Are you planning to increase the number of your SKUs?

In our top-up business model, the number of SKUs boils down to the market we operate in. A city may only require 3,000 SKUs. So, when we are solving 90-95% of a household’s top-up needs with this model, trying to solve the other 5% makes us unsustainable. As far as Gurgaon is concerned, we are happy with the current number (5,000 SKUs).

What is your next port of call in terms of geographical expansion?

That is still under evaluation. We are open about it. We may not necessarily expand next into Delhi and national capital region, just because we are in Gurgaon.

However, eventually we hope to expand to the top 10 cities over the next, say, two years. Of course, this is a function of funding and many other factors. We might launch operations in more markets by the end of this year.

Are you looking to raise the next round of funding?

This is a constant process for a business that is in its early stages of operation and growing. Depending upon the thought process and strategy, there is always an ongoing conversation in this regard. Different funds and investors work with a different philosophy. I don’t have any foresight on that as of now. As on today, I need funds. 

We have strong fundamentals. Even if we do not raise the next funding round, we will still break even. We hit operational breakeven six months ago.

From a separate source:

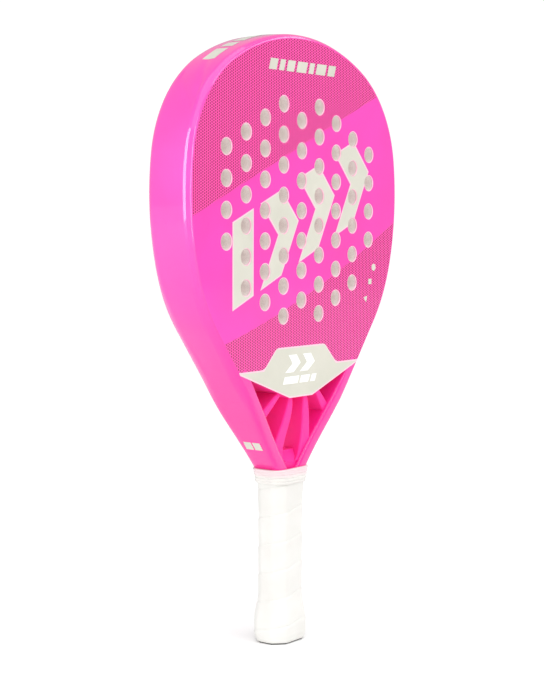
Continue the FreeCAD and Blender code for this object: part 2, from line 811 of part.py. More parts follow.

One of the things about online grocery is that nobody has made money from it. It was sold on a dream that unit economics would one day be achieved. We achieved that during the first six months of our operations, when we were bootstrapped. That is sacrosanct to us. 

Is there any scope for inorganic growth? Would you be open to getting acquired if presented with the right figure? 

While we have not actively looked at it, we would be open to that thought for both the technology and operation side of things. You have mentioned an interesting thing: the 'right figure'. I, as an individual, believe everything is up for sale and purchase. However, the thought has not crossed our mind.